Si, depuis quelque temps, les expositions du Musée du Quai Branly étaient un peu décevantes, cette fois-ci, avec ce Picasso primitif, on ne peut qu’être enthousiaste. On se disait que Picasso, on le connaît très bien, et qu’une exposition supplémentaire n’apporterait rien de plus. Et bien, non. Cet aspect de la création de Picasso, son rapport à l’art primitif, c’est-à-dire les arts extra-occidentaux, d’Afrique, d’Océanie, des Amériques et d’Asie, pourtant bien connu, n’avait pas encore été exploré de manière aussi approfondie. Pour le commissaire de l’exposition, Yves Le Fur, le primitif, c’est la part primaire, primordiale de l’acte créateur. Avec ce fil conducteur, qui fait référence aussi à la psychanalyse, il a réussi une exposition somptueuse, très bien documentée, un peu trop peut-être. Mais on ne va pas se plaindre d’une telle richesse documentaire ! Toute la première partie, chronologique, présente les documents, lettres, objets et photographies relatives aux œuvres, année par année, de 1900 à 1974, un an après sa mort, attestant dans le détail de la provenance et du destin de chaque objet, les étapes, les résonances, les influences. Si on voulait tout lire, il faudrait y retourner plusieurs fois, ou encore acheter le catalogue, qui est un très bel objet. Mais on peut se contenter de regarder la fascinante collection de photos qui montrent comment ces œuvres primitives étaient présentes dans les ateliers successifs de Picasso, comment elles l’entouraient de leur présence puissante et magique.

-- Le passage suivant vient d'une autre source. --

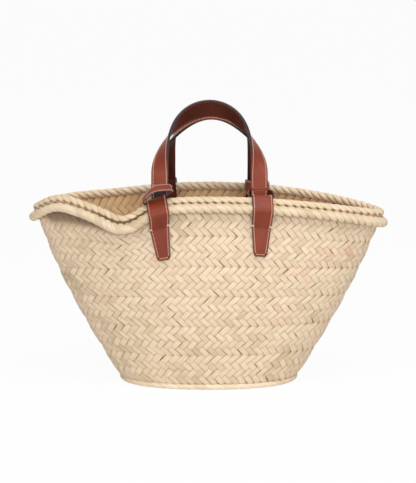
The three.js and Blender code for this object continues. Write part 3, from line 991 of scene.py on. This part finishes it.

La suite de l’exposition, intitulée Archétypes, Métamorphoses, le Ça, présente 300 œuvres dont 107 de Picasso. On est ébloui par la beauté de ces œuvres, aussi bien celles de Picasso que les sculptures primitives, qui proviennent du fonds du Trocadéro, (devenu ensuite Musée de l’Homme) dont le musée Branly a hérité. C’est là, en 1907, que Picasso a découvert cet art qui l’a tant inspiré.

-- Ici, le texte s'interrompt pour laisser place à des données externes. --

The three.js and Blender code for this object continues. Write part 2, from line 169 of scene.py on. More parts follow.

« Quand je suis allé au Trocadéro, c’était dégoûtant. Le marché aux Puces. L’odeur. J’étais tout seul. Je ne partais pas. Je restais. Je restais. J’ai compris que c’était très important : il m’arrivait quelque chose, non ? (…) J’ai compris pourquoi j’étais peintre. » Bien plus qu’une découverte exotique, c’est une révélation quasi-mystique. « Mes plus grandes émotions artistiques, je les ai ressenties lorsque m’apparut soudain la sublime beauté des sculptures exécutées par les artistes anonymes de l’Afrique. Je me hâte d’ajouter que cependant, je déteste l’exotisme… ». En effet, pour Picasso, ces artistes lointains ne sont pas des étrangers exotiques, mais des collègues proches, explorant comme lui toutes les figurations possibles du corps et de la figure humaine. La rencontre va au-delà d’une recherche formelle, elle ouvre sur une dimension sacrée.

« Tout seul dans ce musée affreux, avec des masques, des poupées Peaux-Rouges, des mannequins poussiéreux. Les Demoiselles d’Avignon ont dû arriver ce jour-là, mais pas du tout à cause des formes : parce que c’était ma première toile d’exorcisme, oui ! » Picasso disait que les masques lui faisaient peur.

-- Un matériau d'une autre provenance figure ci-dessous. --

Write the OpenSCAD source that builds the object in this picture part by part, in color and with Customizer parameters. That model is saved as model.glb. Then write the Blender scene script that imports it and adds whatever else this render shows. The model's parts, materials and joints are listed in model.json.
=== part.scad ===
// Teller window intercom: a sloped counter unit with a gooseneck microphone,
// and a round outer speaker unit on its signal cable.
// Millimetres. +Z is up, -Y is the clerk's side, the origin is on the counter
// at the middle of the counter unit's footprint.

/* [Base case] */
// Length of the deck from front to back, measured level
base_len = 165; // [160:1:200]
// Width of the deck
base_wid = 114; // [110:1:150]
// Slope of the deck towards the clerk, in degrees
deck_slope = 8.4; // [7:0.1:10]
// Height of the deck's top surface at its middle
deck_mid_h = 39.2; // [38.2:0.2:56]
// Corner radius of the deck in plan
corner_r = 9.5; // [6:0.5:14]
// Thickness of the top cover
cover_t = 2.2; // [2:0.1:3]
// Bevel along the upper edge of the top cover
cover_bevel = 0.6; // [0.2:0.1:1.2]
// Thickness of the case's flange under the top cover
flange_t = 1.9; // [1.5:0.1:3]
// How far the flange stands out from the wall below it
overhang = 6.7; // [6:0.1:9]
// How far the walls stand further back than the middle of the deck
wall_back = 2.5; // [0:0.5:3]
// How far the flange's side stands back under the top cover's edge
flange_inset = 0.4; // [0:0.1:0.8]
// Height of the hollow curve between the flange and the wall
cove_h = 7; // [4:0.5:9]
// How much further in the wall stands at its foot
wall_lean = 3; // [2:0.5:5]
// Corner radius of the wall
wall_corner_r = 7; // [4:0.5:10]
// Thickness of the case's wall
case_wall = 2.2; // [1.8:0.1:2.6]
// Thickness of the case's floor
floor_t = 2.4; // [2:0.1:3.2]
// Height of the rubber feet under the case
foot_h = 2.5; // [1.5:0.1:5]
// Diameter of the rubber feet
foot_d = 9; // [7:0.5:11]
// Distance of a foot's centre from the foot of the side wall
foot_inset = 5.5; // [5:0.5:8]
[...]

« Je me suis forcé à rester, à examiner ces masques, tous ces objets que des hommes avaient exécutés dans un dessein sacré, magique, pour qu’ils servent d’intermédiaires entre eux et les forces inconnues hostiles qui les entouraient, tâchant ainsi de surmonter leur frayeur en leur donnant couleur et forme. ». Il est impressionnant de voir combien l’exposition fait ressentir au spectateur cette dimension sacrée, qui plonge ses racines dans l’inconscient.